Devo alimentar meu monstro interior com jogos violentos?


            Faça o que você quiser, amiguinho, pois o Café com Tripas não tem dinheiro para arcar com nenhum processo porque seus leitores andam fazendo as bobagens que recomendamos.      Independentemente do que vocês desejarem fazer, no entanto, é fato que A criação de um monstro carrega um discurso que é preconceituoso de várias maneiras que qualquer pessoa crescidinha hoje sabe. Aliás, não insisti muito nesse ponto durante a resenha porque acho que todos estamos distantes daquele mundo para o qual o videogame era uma novidade assustadora. Hoje, qualquer adulto joga no celular durante a viagem do ônibus para esquecer o trânsito e não há nenhum medo de que ele devore nosso cérebro pura e simplesmente. Ninguém, exceto os atrasados de sempre, entende os videogames de um modo tão simplista.

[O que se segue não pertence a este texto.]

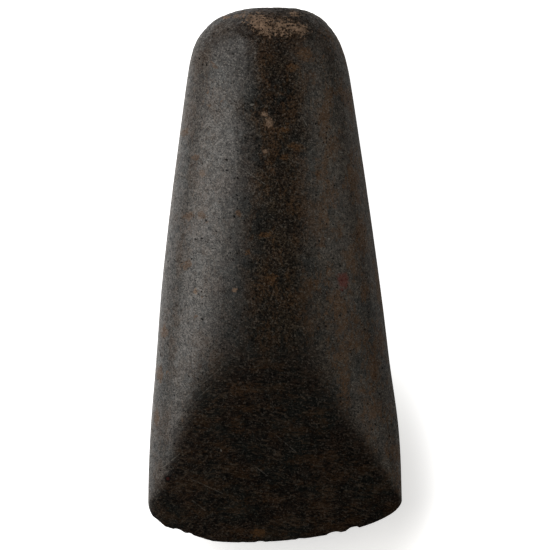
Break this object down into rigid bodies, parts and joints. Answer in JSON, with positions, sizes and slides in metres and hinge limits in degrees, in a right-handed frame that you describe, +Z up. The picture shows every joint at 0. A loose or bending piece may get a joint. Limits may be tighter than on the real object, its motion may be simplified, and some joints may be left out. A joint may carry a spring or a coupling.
{
  "type": "polished stone axe head",
  "caption": "Ground and polished stone axe head with a blunt rounded butt, lens-shaped section, bevelled faces and a curved, lightly chipped cutting edge, lying flat without a haft.",
  "frame": {"origin": "on the surface the axe head lies on, under the middle of its bounding box", "axes": "+Y from the cutting edge to the butt, +Z up out of the front face, +X to the right seen from above"},
  "size_m": [0.0856, 0.18, 0.0393],
  "materials": {
    "stone": "ground and polished dark stone, worn to a satin sheen, with pecking pits, brown soil stain and pale soil crust at the butt"
  },
  "bodies": {
    "root": {"axe_head": "stone"}
  },
  "joints": []
}
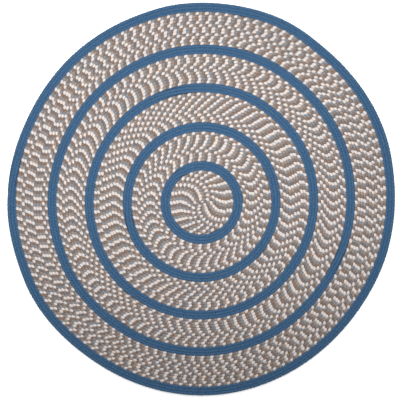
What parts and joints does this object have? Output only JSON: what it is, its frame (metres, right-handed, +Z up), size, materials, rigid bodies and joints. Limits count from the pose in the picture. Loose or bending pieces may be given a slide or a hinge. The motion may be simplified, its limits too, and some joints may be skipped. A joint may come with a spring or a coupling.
{
  "type": "braided rug",
  "caption": "Round flat rug of coiled and laced braid, with wide tweed bands between thin plain blue rings.",
  "frame": {"origin": "middle of the rug's box, on the underside that lies on the floor", "axes": "+Z up out of the rug's face, +Y towards the top of the picture, +X towards its right"},
  "size_m": [1.8244, 1.8472, 0.011],
  "materials": {
    "tweed_braid": "matt wool-like yarn, cream, tan and slate strands",
    "blue_braid": "matt wool-like yarn, one blue"
  },
  "bodies": {
    "root": {"tweed_core": "tweed_braid", "blue_ring_1": "blue_braid", "tweed_band_1": "tweed_braid", "blue_ring_2": "blue_braid", "tweed_band_2": "tweed_braid", "blue_ring_3": "blue_braid", "tweed_band_3": "tweed_braid", "blue_ring_4": "blue_braid", "tweed_band_4": "tweed_braid", "blue_ring_5": "blue_braid"}
  },
  "joints": []
}
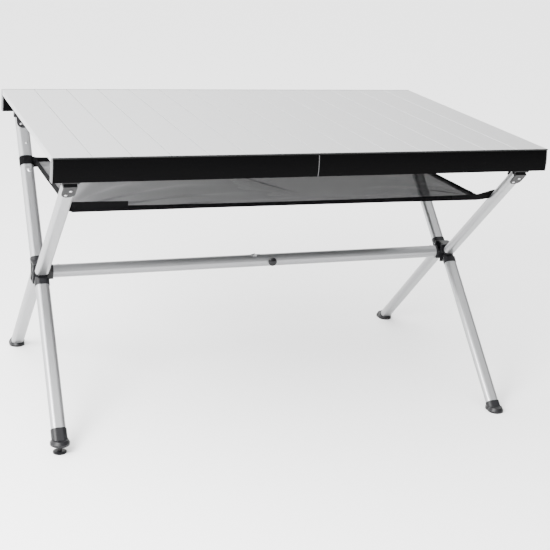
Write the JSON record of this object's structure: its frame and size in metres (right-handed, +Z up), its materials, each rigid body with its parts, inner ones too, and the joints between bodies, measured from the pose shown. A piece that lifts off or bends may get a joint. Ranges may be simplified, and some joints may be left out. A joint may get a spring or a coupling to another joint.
{
  "type": "folding camp table",
  "caption": "Folding camp table: roll-up slatted top on hinged rails, two cross-leg end frames joined by a folding crossbar, and a net shelf below.",
  "frame": {"origin": "on the floor, under the middle of the top", "axes": "+X along the table's width to its right end, +Y to the rear, +Z up"},
  "size_m": [1.2, 0.8, 0.7],
  "materials": {
    "slat_silver": "satin anodised",
    "rail_black": "black anodised, satin",
    "leg_grey": "satin anodised",
    "bar_grey": "satin grey anodised",
    "black_plastic": "fine grain",
    "dark_steel": "dark coated",
    "pin_steel": "plated",
    "knob_black": "gloss",
    "net_grey": "open mesh"
  },
  "bodies": {
    "crossbar_middle": {"crossbar_hinge": "bar_grey"},
    "bar_left": {"crossbar_left": "bar_grey", "crossbar_end_left": "black_plastic"},
    "bar_right": {"crossbar_right": "bar_grey", "crossbar_end_right": "black_plastic"},
    "lock_button": {"lock_knob": "knob_black"},
    "hub_left": {"hub_left": "black_plastic", "hub_pins_left": "pin_steel", "net_shelf": "net_grey"},
    "hub_right": {"hub_right": "black_plastic", "hub_pins_right": "pin_steel"},
    "upper_front_left": {"upper_leg_front_left": "leg_grey", "upper_lug_front_left": "black_plastic", "top_bracket_front_left": "dark_steel"},
    "lower_front_left": {"lower_leg_front_left": "leg_grey", "lower_lug_front_left": "black_plastic", "foot_front_left": "black_plastic"},
    "knuckle_front_left": {"front_rail_knuckle_left": "black_plastic"},
    "rail_front_left": {"front_rail_left": "rail_black"},
    "upper_front_right": {"upper_leg_front_right": "leg_grey", "upper_lug_front_right": "black_plastic", "top_bracket_front_right": "dark_steel"},
    "lower_front_right": {"lower_leg_front_right": "leg_grey", "lower_lug_front_right": "black_plastic", "foot_front_right": "black_plastic"},
    "knuckle_front_right": {"front_rail_knuckle_right": "black_plastic"},
    "rail_front_right": {"front_rail_right": "rail_black"},
    "upper_rear_left": {"upper_leg_rear_left": "leg_grey", "upper_lug_rear_left": "black_plastic", "top_bracket_rear_left": "dark_steel"},
    "lower_rear_left": {"lower_leg_rear_left": "leg_grey", "lower_lug_rear_left": "black_plastic", "foot_rear_left": "black_plastic"},
    "knuckle_rear_left": {"rear_rail_knuckle_left": "black_plastic"},
    "rail_rear_left": {"rear_rail_left": "rail_black"},
    "upper_rear_right": {"upper_leg_rear_right": "leg_grey", "upper_lug_rear_right": "black_plastic", "top_bracket_rear_right": "dark_steel"},
    "lower_rear_right": {"lower_leg_rear_right": "leg_grey", "lower_lug_rear_right": "black_plastic", "foot_rear_right": "black_plastic"},
    "knuckle_rear_right": {"rear_rail_knuckle_right": "black_plastic"},
    "rail_rear_right": {"rear_rail_right": "rail_black"},
    "level_screw": {"level_screw": "dark_steel"},
    "level_pad": {"level_pad": "black_plastic"},
    "slat_01": {"slat_01": "slat_silver"},
    "slat_02": {"slat_02": "slat_silver"},
    "slat_03": {"slat_03": "slat_silver"},
    "slat_04": {"slat_04": "slat_silver"},
    "slat_05": {"slat_05": "slat_silver"},
    "slat_06": {"slat_06": "slat_silver"},
    "slat_07": {"slat_07": "slat_silver"},
    "slat_08": {"slat_08": "slat_silver"},
    "slat_09": {"slat_09": "slat_silver"},
    "slat_10": {"slat_10": "slat_silver"},
    "slat_11": {"slat_11": "slat_silver"},
    "slat_12": {"slat_12": "slat_silver"},
    "slat_13": {"slat_13": "slat_silver"},
    "slat_14": {"slat_14": "slat_silver"}
  },
  "joints": [
    {"name": "fold", "type": "hinge", "parent": "crossbar_middle", "child": "bar_left", "pos_m": [0, 0, 0.3355], "axis": [0, 1, 0], "range_deg": [0, 80], "deforming": ["net_shelf"]},
    {"name": "fold_bar_right", "type": "hinge", "parent": "crossbar_middle", "child": "bar_right", "pos_m": [0, 0, 0.3355], "axis": [0, -1, 0], "range_deg": [0, 80.1]},
    {"name": "fold_hub_left", "type": "hinge", "parent": "bar_left", "child": "hub_left", "pos_m": [-0.5535, 0, 0.3085], "axis": [0, -1, 0], "range_deg": [0, 80.1]},
    {"name": "fold_hub_right", "type": "hinge", "parent": "bar_right", "child": "hub_right", "pos_m": [0.5535, 0, 0.3085], "axis": [0, 1, 0], "range_deg": [0, 80.1]},
    {"name": "fold_upper_front_left", "type": "hinge", "parent": "hub_left", "child": "upper_front_left", "pos_m": [-0.5535, -0.0315, 0.3315], "axis": [-1, 0, 0], "range_deg": [0, 46.85]},
    {"name": "fold_lower_front_left", "type": "hinge", "parent": "hub_left", "child": "lower_front_left", "pos_m": [-0.5535, -0.0315, 0.3085], "axis": [1, 0, 0], "range_deg": [0, 46.14]},
    {"name": "fold_knuckle_front_left", "type": "hinge", "parent": "upper_front_left", "child": "knuckle_front_left", "pos_m": [-0.5535, -0.36, 0.64], "axis": [1, 0, 0], "range_deg": [0, 46.85]},
    {"name": "fold_rail_front_left", "type": "hinge", "parent": "knuckle_front_left", "child": "rail_front_left", "pos_m": [-0.5535, -0.38, 0.668], "axis": [0, 1, 0], "range_deg": [0, 80.1]},
    {"name": "fold_upper_rear_left", "type": "hinge", "parent": "hub_left", "child": "upper_rear_left", "pos_m": [-0.5535, 0.0315, 0.3315], "axis": [1, 0, 0], "range_deg": [0, 46.85]},
    {"name": "fold_lower_rear_left", "type": "hinge", "parent": "hub_left", "child": "lower_rear_left", "pos_m": [-0.5535, 0.0315, 0.3085], "axis": [-1, 0, 0], "range_deg": [0, 46.14]},
    {"name": "fold_knuckle_rear_left", "type": "hinge", "parent": "upper_rear_left", "child": "knuckle_rear_left", "pos_m": [-0.5535, 0.36, 0.64], "axis": [-1, 0, 0], "range_deg": [0, 46.85]},
    {"name": "fold_rail_rear_left", "type": "hinge", "parent": "knuckle_rear_left", "child": "rail_rear_left", "pos_m": [-0.5535, 0.38, 0.668], "axis": [0, 1, 0], "range_deg": [0, 80.1]},
    {"name": "fold_upper_front_right", "type": "hinge", "parent": "hub_right", "child": "upper_front_right", "pos_m": [0.5535, -0.0315, 0.3315], "axis": [-1, 0, 0], "range_deg": [0, 46.85]},
    {"name": "fold_lower_front_right", "type": "hinge", "parent": "hub_right", "child": "lower_front_right", "pos_m": [0.5535, -0.0315, 0.3085], "axis": [1, 0, 0], "range_deg": [0, 46.14]},
    {"name": "fold_knuckle_front_right", "type": "hinge", "parent": "upper_front_right", "child": "knuckle_front_right", "pos_m": [0.5535, -0.36, 0.64], "axis": [1, 0, 0], "range_deg": [0, 46.85]},
    {"name": "fold_rail_front_right", "type": "hinge", "parent": "knuckle_front_right", "child": "rail_front_right", "pos_m": [0.5535, -0.38, 0.668], "axis": [0, -1, 0], "range_deg": [0, 80.1]},
    {"name": "fold_upper_rear_right", "type": "hinge", "parent": "hub_right", "child": "upper_rear_right", "pos_m": [0.5535, 0.0315, 0.3315], "axis": [1, 0, 0], "range_deg": [0, 46.85]},
    {"name": "fold_lower_rear_right", "type": "hinge", "parent": "hub_right", "child": "lower_rear_right", "pos_m": [0.5535, 0.0315, 0.3085], "axis": [-1, 0, 0], "range_deg": [0, 46.14]},
    {"name": "fold_knuckle_rear_right", "type": "hinge", "parent": "upper_rear_right", "child": "knuckle_rear_right", "pos_m": [0.5535, 0.36, 0.64], "axis": [-1, 0, 0], "range_deg": [0, 46.85]},
    {"name": "fold_rail_rear_right", "type": "hinge", "parent": "knuckle_rear_right", "child": "rail_rear_right", "pos_m": [0.5535, 0.38, 0.668], "axis": [0, -1, 0], "range_deg": [0, 80.1]},
    {"name": "top_lift", "type": "slide", "parent": "crossbar_middle", "child": "slat_01", "axis": [0, 0, 1], "range_m": [0, 1.4]},
    {"name": "roll_01", "type": "hinge", "parent": "slat_01", "child": "slat_02", "pos_m": [-0.51429, 0, 0.7], "axis": [0, -1, 0], "range_deg": [0, 46]},
    {"name": "roll_02", "type": "hinge", "parent": "slat_02", "child": "slat_03", "pos_m": [-0.42857, 0, 0.7], "axis": [0, -1, 0], "range_deg": [0, 48]},
    {"name": "roll_03", "type": "hinge", "parent": "slat_03", "child": "slat_04", "pos_m": [-0.34286, 0, 0.7], "axis": [0, -1, 0], "range_deg": [0, 50]},
    {"name": "roll_04", "type": "hinge", "parent": "slat_04", "child": "slat_05", "pos_m": [-0.25714, 0, 0.7], "axis": [0, -1, 0], "range_deg": [0, 51]},
    {"name": "roll_05", "type": "hinge", "parent": "slat_05", "child": "slat_06", "pos_m": [-0.17143, 0, 0.7], "axis": [0, -1, 0], "range_deg": [0, 53]},
    {"name": "roll_06", "type": "hinge", "parent": "slat_06", "child": "slat_07", "pos_m": [-0.08571, 0, 0.7], "axis": [0, -1, 0], "range_deg": [0, 56]},
    {"name": "roll_07", "type": "hinge", "parent": "slat_07", "child": "slat_08", "pos_m": [0, 0, 0.7], "axis": [0, -1, 0], "range_deg": [0, 58]},
    {"name": "roll_08", "type": "hinge", "parent": "slat_08", "child": "slat_09", "pos_m": [0.08571, 0, 0.7], "axis": [0, -1, 0], "range_deg": [0, 61]},
    {"name": "roll_09", "type": "hinge", "parent": "slat_09", "child": "slat_10", "pos_m": [0.17143, 0, 0.7], "axis": [0, -1, 0], "range_deg": [0, 64]},
    {"name": "roll_10", "type": "hinge", "parent": "slat_10", "child": "slat_11", "pos_m": [0.25714, 0, 0.7], "axis": [0, -1, 0], "range_deg": [0, 68]},
    {"name": "roll_11", "type": "hinge", "parent": "slat_11", "child": "slat_12", "pos_m": [0.34286, 0, 0.7], "axis": [0, -1, 0], "range_deg": [0, 73]},
    {"name": "roll_12", "type": "hinge", "parent": "slat_12", "child": "slat_13", "pos_m": [0.42857, 0, 0.7], "axis": [0, -1, 0], "range_deg": [0, 79]},
    {"name": "roll_13", "type": "hinge", "parent": "slat_13", "child": "slat_14", "pos_m": [0.51429, 0, 0.7], "axis": [0, -1, 0], "range_deg": [0, 86]},
    {"name": "lock_press", "type": "slide", "parent": "bar_right", "child": "lock_button", "axis": [0, 1, 0], "range_m": [0, 0.0025], "stiffness_N_per_m": 400},
    {"name": "level_travel", "type": "slide", "parent": "lower_front_left", "child": "level_screw", "axis": [0, 0, 1], "range_m": [0, 0.0076]},
    {"name": "level_turn", "type": "hinge", "parent": "level_screw", "child": "level_pad", "pos_m": [-0.5535, -0.32822, 0], "axis": [0, 0, 1], "range_deg": [0, 1800]}
  ],
  "couplings": [
    {"joint": "fold_bar_right", "follows": "fold", "ratio": 1},
    {"joint": "fold_hub_left", "follows": "fold", "ratio": 1},
    {"joint": "fold_hub_right", "follows": "fold", "ratio": 1},
    {"joint": "fold_upper_front_left", "follows": "fold", "ratio": 0.58498},
    {"joint": "fold_lower_front_left", "follows": "fold", "ratio": 0.57616},
    {"joint": "fold_knuckle_front_left", "follows": "fold", "ratio": 0.58498},
    {"joint": "fold_rail_front_left", "follows": "fold", "ratio": 1},
    {"joint": "fold_upper_rear_left", "follows": "fold", "ratio": 0.58498},
    {"joint": "fold_lower_rear_left", "follows": "fold", "ratio": 0.57616},
    {"joint": "fold_knuckle_rear_left", "follows": "fold", "ratio": 0.58498},
    {"joint": "fold_rail_rear_left", "follows": "fold", "ratio": 1},
    {"joint": "fold_upper_front_right", "follows": "fold", "ratio": 0.58498},
    {"joint": "fold_lower_front_right", "follows": "fold", "ratio": 0.57616},
    {"joint": "fold_knuckle_front_right", "follows": "fold", "ratio": 0.58498},
    {"joint": "fold_rail_front_right", "follows": "fold", "ratio": 1},
    {"joint": "fold_upper_rear_right", "follows": "fold", "ratio": 0.58498},
    {"joint": "fold_lower_rear_right", "follows": "fold", "ratio": 0.57616},
    {"joint": "fold_knuckle_rear_right", "follows": "fold", "ratio": 0.58498},
    {"joint": "fold_rail_rear_right", "follows": "fold", "ratio": 1},
    {"joint": "top_lift", "follows": "fold", "m_per_rad": 1},
    {"joint": "level_travel", "follows": "level_turn", "m_per_rad": 0.0002387}
  ]
}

            A despeito disso, algumas questões colocadas pelo filme, embora estejam misturadas com esses preconceitos, são realmente interessantes, como a relação que ele constrói entre sociedade e jogos.Nenhuma delas é muito bem explorada, diga-se de passagem, afinal estamos tratando de um trash, uma obra em que importam o rock, os peitinhos e a matança, mas nem por isso a obra constrange o espectador com loucuras que não tem sentido algum. Há algum grau de seriedade no filme. Só que é ruim.
            Não é um filme ótimo, nem é um filme bom, bem dizendo, é mais uma dessas porcarias que o trash produz todo dia. Mas tá na cara que vocês não dão a mínima para isso. Ou não estariam neste blogue.
            Aqui vai a opinião do Café: assistam se quiserem, a vida é de vocês, desperdicem do jeito que acharem melhor.